Recent history with Illinois: an exercise in futility.
Thanks to Northwestern's occasional brushes with respectability, IU and Illinois have quite often found themselves in a battle for 10th place recently. In the last decade, IU and Illinois have had many rotten Big Ten seasons. In the eleven seasons since the teams began playing annually in 1995, Illinois has been 1-7 in the Big Ten three times; IU has been 1-7 six times. IU has only one 0-8 Big Ten season in that span (1995); Illinois has three (1997, 2003, 2005). In three of IU's six 1-7 seasons, the Hoosiers' only Big Ten win was against Illinois (1997, 2003, 2005). Does that last list of years look familiar?
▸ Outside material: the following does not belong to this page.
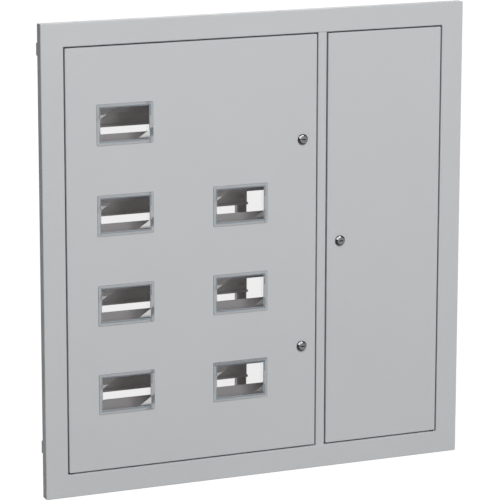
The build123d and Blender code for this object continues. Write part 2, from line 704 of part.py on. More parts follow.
# Window: one clear moulding with a flange, a bevelled recess, a pane and a spigot with snap tongues
with BuildPart() as window:
    with BuildSketch(front(0)):
        RectangleRounded(WINDOW_W, WINDOW_H, WINDOW_CORNER_R)
    extrude(amount=WINDOW_FLANGE_T)
    fillet(window.edges().group_by(Axis.Y)[0], WINDOW_EDGE_R)
    with BuildSketch(front(0)):
        RectangleRounded(SPIGOT_W, SPIGOT_H, SPIGOT_CORNER_R)
    extrude(amount=-SPIGOT_D)
    with BuildSketch(front(PANE_DEPTH + PANE_T)):
        Rectangle(SPIGOT_W - 2 * SPIGOT_WALL, SPIGOT_H - 2 * SPIGOT_WALL)
    extrude(amount=-SPIGOT_D, mode=Mode.SUBTRACT)
    with BuildSketch(front(-WINDOW_FLANGE_T)):
        Rectangle(APERTURE_W + 2 * BEVEL_W, APERTURE_H + 2 * BEVEL_W)
    with BuildSketch(front(PANE_DEPTH)):
        Rectangle(APERTURE_W, APERTURE_H)
    loft(mode=Mode.SUBTRACT)
    # Beside each tongue the recess has no bevel: its floor runs on level over the door.
    with BuildSketch(front(-WINDOW_FLANGE_T)):
        with GridLocations(APERTURE_W + BEVEL_W, 1, 2, 1):
            Rectangle(BEVEL_W, TONGUE_H)
    extrude(amount=-(WINDOW_FLANGE_T + PANE_DEPTH))
    with BuildSketch(front(PANE_DEPTH + PANE_T)):
        with GridLocations(SPIGOT_W - SPIGOT_WALL, TONGUE_H, 2, 2):
            Rectangle(2 * SPIGOT_WALL, TONGUE_SLIT)
    extrude(amount=-SPIGOT_D, mode=Mode.SUBTRACT)
    with BuildSketch(Plane.XY):
        with BuildLine():
            Polyline(
                at(SPIGOT_W / 2 - SPIGOT_WALL / 2, SHEET + BARB_PLAY),
                at(SPIGOT_W / 2 + BARB, SHEET + BARB_PLAY),
                at(SPIGOT_W / 2, SHEET + BARB_PLAY + BARB_L),
                at(SPIGOT_W / 2 - SPIGOT_WALL / 2, SHEET + BARB_PLAY + BARB_L),
                close=True,
            )
        make_face()
        mirror(about=Plane.YZ)
    extrude(amount=TONGUE_H / 2 - TONGUE_SLIT, both=True)

for name, x, z in windows:
    with BuildPart() as placed_window:
        with Locations((x, 0, z)):
            add(window.part)
    placed_window.part.label = name
    export_step(placed_window.part, f"parts/{name}.step")

# Cam lock: a tapered head and barrel, with a keyed plug that turns inside it
shoulder = -LOCK_PROUD + LOCK_NOSE_L
barrel_end = CAM_DEPTH - AXIAL_PLAY

with BuildPart() as housing:
    with BuildSketch(Plane.XY):
        with BuildLine():
            Polyline(
                at(LOCK_NOSE_D / 2 + LOCK_RUNNING, -LOCK_PROUD),
                at(LOCK_FACE_D / 2, -LOCK_PROUD),
                at(LOCK_BASE_D / 2, -LOCK_BASE_H),
                at(LOCK_BASE_D / 2, 0),
                at(LOCK_BARREL_D / 2, 0),
                at(LOCK_BARREL_D / 2, barrel_end),
                at(LOCK_PLUG_D / 2 + LOCK_RUNNING, barrel_end),
                at(LOCK_PLUG_D / 2 + LOCK_RUNNING, shoulder),
                at(LOCK_NOSE_D / 2 + LOCK_RUNNING, shoulder),
                close=True,
            )
        make_face()
    revolve(axis=Axis.Y)
    fillet(housing.edges().group_by(Axis.Y)[0].sort_by(SortBy.RADIUS)[-1], LOCK_EDGE_R)
    with BuildSketch(front(0)):
        Circle(LOCK_BARREL_D)
        add(double_d(LOCK_BARREL_D, LOCK_FLATS), mode=Mode.SUBTRACT)
    extrude(amount=-barrel_end, mode=Mode.SUBTRACT)

with BuildPart() as nut:
    with BuildSketch(front(SHEET)):
        RegularPolygon(LOCK_NUT_AF / 2, 6, major_radius=False)
        Circle(LOCK_BARREL_D / 2 + LOCK_HOLE_CLEARANCE, mode=Mode.SUBTRACT)
    extrude(amount=-LOCK_NUT_T)

with BuildPart() as plug:
    with BuildSketch(front(-LOCK_PROUD + LOCK_FACE_SET)):
        Circle(LOCK_NOSE_D / 2)
    extrude(amount=-(LOCK_NOSE_L + AXIAL_PLAY))
    with BuildSketch(front(shoulder + AXIAL_PLAY)):
        Circle(LOCK_PLUG_D / 2)
    extrude(amount=-(CAM_DEPTH - shoulder - AXIAL_PLAY))
    with BuildSketch(front(CAM_DEPTH)):
        Rectangle(CAM_SQUARE, CAM_SQUARE)
    extrude(amount=-(CAM_T - AXIAL_PLAY))
    with BuildSketch(front(-LOCK_PROUD)):
        Rectangle(KEY_SLOT_L, KEY_SLOT_W)
    extrude(amount=-KEY_SLOT_D, mode=Mode.SUBTRACT)
    with BuildSketch(front(CAM_DEPTH + CAM_T)):
        Circle(CAM_SCREW_D / 2 + SCREW_CLEARANCE)
    extrude(amount=CAM_SCREW_L + AXIAL_PLAY, mode=Mode.SUBTRACT)

with BuildPart() as cam_screw:
    with BuildSketch(front(CAM_DEPTH + CAM_T)):
        RegularPolygon(CAM_SCREW_HEAD_D / 2, 6, major_radius=False)
    extrude(amount=-CAM_SCREW_HEAD_H)
    with BuildSketch(front(CAM_DEPTH + CAM_T)):
        Circle(CAM_SCREW_D / 2)
    extrude(amount=CAM_SCREW_L)

cam_hole = CAM_SQUARE + 2 * SCREW_CLEARANCE
for name, x, z, backset in locks:
    # The cam hangs from the plug's square end; its tip reaches past the door's edge when turned.
    with BuildPart() as cam:
        with BuildSketch(front(CAM_DEPTH)):
            throw = backset + CAM_BITE - CAM_W / 2
            with Locations((0, -throw / 2)):
                SlotCenterToCenter(throw, CAM_W, rotation=90)
            Rectangle(cam_hole, cam_hole, mode=Mode.SUBTRACT)
        extrude(amount=-CAM_T)

    for piece_name, piece in (
        ("housing", housing),
        ("nut", nut),
        ("plug", plug),
        ("cam", cam),
        ("screw", cam_screw),
    ):
        with BuildPart() as placed_piece:
            with Locations((x, 0, z)):
                add(piece.part)
        placed_piece.part.label = f"{name}_{piece_name}"
        export_step(placed_piece.part, f"parts/{name}_{piece_name}.step")

# Earth stud: a welded stud with a flange nut, upright on the floor and one on each door
with BuildPart() as stud:
    with BuildSketch(Plane.XY):
        Circle(STUD_D / 2)
    extrude(amount=STUD_L)
    with BuildSketch(Plane.XY):
        Circle(STUD_FLANGE_D / 2)
        Circle(STUD_D / 2 + SCREW_CLEARANCE, mode=Mode.SUBTRACT)
    extrude(amount=STUD_FLANGE_T)
    with BuildSketch(Plane.XY.offset(STUD_FLANGE_T)):
        RegularPolygon(STUD_NUT_AF / 2, 6, major_radius=False)
        Circle(STUD_D / 2 + SCREW_CLEARANCE, mode=Mode.SUBTRACT)
    extrude(amount=STUD_NUT_T)

stud_z = DOOR_BOTTOM + STUD_INSET_Z
stud_places = (
    ("earth_stud", Location((EARTH_STUD_INSET - WALL_IN, FRONT_Y + EARTH_STUD_DEPTH, FLOOR_IN))),
    ("left_door_stud", Location((LEFT_DOOR_X0 + STUD_INSET_X, FRONT_Y + SHEET, stud_z), (-90, 0, 0))),
    ("right_door_stud", Location((RIGHT_DOOR_X1 - STUD_INSET_X, FRONT_Y + SHEET, stud_z), (-90, 0, 0))),
)
for name, place in stud_places:
    with BuildPart() as placed_stud:
        with Locations(place):
            add(stud.part)
    placed_stud.part.label = name
    export_step(placed_stud.part, f"parts/{name}.step")
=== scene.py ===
import math

import bpy
import numpy as np
from mathutils import Matrix, Vector


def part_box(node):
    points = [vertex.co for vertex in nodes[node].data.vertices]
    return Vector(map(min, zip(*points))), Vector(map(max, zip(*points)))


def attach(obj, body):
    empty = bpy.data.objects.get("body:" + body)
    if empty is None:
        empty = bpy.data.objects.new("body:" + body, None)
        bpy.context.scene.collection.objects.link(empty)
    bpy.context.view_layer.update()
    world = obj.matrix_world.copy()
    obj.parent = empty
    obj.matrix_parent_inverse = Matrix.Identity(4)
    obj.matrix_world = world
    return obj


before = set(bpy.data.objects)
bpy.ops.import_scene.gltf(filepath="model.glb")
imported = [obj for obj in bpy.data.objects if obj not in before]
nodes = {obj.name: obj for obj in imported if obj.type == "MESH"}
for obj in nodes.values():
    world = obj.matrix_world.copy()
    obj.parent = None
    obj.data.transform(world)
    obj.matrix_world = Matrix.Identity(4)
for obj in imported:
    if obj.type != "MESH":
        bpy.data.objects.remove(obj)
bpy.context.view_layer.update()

# Camera
# The photograph is taken with a long lens from the front left and a little above.
# The object is turned 23.5 degrees away and seen from 12 degrees up.
camera_data = bpy.data.cameras.new("photo_camera")
camera_data.lens = 206.54
camera_data.sensor_width = 36.0
camera_data.clip_end = 200.0
camera = bpy.data.objects.new("photo_camera", camera_data)
bpy.context.scene.collection.objects.link(camera)
camera_place = Vector((-2.3872, -5.5087, 1.7779))
look_right = Vector((0.91685, -0.39922, 0.00183)).normalized()
look_forward = Vector((0.39056, 0.89601, -0.21126)).normalized()
look_up = look_right.cross(look_forward).normalized()
look_right = look_forward.cross(look_up).normalized()
turn = Matrix((look_right, look_up, -look_forward)).transposed().to_4x4()
camera.matrix_world = Matrix.Translation(camera_place) @ turn
bpy.context.scene.camera = camera

# Floor and light
# A plain pale studio floor without an edge, square soft boxes high in front and one behind,
# two that only the lock heads reflect, and an even pale surrounding. The floor keeps the
# shadow of the object.
floor_half = 60.0
floor_corners = [(-floor_half, -floor_half, 0), (floor_half, -floor_half, 0)]
floor_corners += [(floor_half, floor_half, 0), (-floor_half, floor_half, 0)]
floor_mesh = bpy.data.meshes.new("studio_floor")
floor_mesh.from_pydata(floor_corners, [], [(0, 1, 2, 3)])
floor = bpy.data.objects.new("studio_floor", floor_mesh)
bpy.context.scene.collection.objects.link(floor)


def work_out(tree, operation, *values):
    """Math node of this operation; each value is a number or another node's output."""
    node = tree.nodes.new("ShaderNodeMath")
    node.operation = operation
    for place, value in zip(node.inputs, values):
        if isinstance(value, (int, float)):
            place.default_value = value
        else:
            tree.links.new(value, place)
    return node.outputs[0]


# Seen directly, mirrored or through a pane, the floor is nearly all white and keeps only a
# share of its shadow; to the light that bounces it is a plain grey.
floor_grey = 0.37
floor_glow = 1.1
white_share = 0.92
floor_paint = bpy.data.materials.new("studio_floor")
floor_paint.use_nodes = True
tree = floor_paint.node_tree
tree.nodes.clear()
floor_out = tree.nodes.new("ShaderNodeOutputMaterial")
floor_matt = tree.nodes.new("ShaderNodeBsdfDiffuse")
floor_matt.inputs["Color"].default_value = (floor_grey, floor_grey, floor_grey, 1)
floor_white = tree.nodes.new("ShaderNodeEmission")
floor_white.inputs["Strength"].default_value = floor_glow
rays = tree.nodes.new("ShaderNodeLightPath").outputs
seen = work_out(tree, "MAXIMUM", rays["Is Camera Ray"], rays["Is Glossy Ray"])
seen = work_out(tree, "MAXIMUM", seen, rays["Is Transmission Ray"])
floor_mix = tree.nodes.new("ShaderNodeMixShader")
tree.links.new(work_out(tree, "MULTIPLY", seen, white_share), floor_mix.inputs["Fac"])
tree.links.new(floor_matt.outputs[0], floor_mix.inputs[1])
tree.links.new(floor_white.outputs[0], floor_mix.inputs[2])
tree.links.new(floor_mix.outputs[0], floor_out.inputs["Surface"])
floor_mesh.materials.append(floor_paint)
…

It means that in each of the three seasons in which the Illini went 0-8, IU would have gone 0-8 but for defeating Illinois. Of Illinois's three 1-7 seasons, on two occasions a win over IU has been the Illini's only Big Ten win (1996, 2004). On each occasion, IU also finished 1-7 in the conference. In sum, while Illinois has managed a couple of bowl games and a Big Ten title in that span, mostly both programs have been awful. Since the four-year hiatus that I described yesterday, Illinois leads the series 7-5. Illinois won 6 of the first 8, while IU has now won 3 of the last 4. Illinois has won twice in Bloomington during that time (1995, 2001); IU won in Champaign in 2006, its first win there since 1979.
Both programs seem to be improving. This season, instead of attempting to stay out of 11th place, both teams point to the game as integral to the program's bowl hopes and future direction. Still, it will take a while to move beyond the stink of the last decade.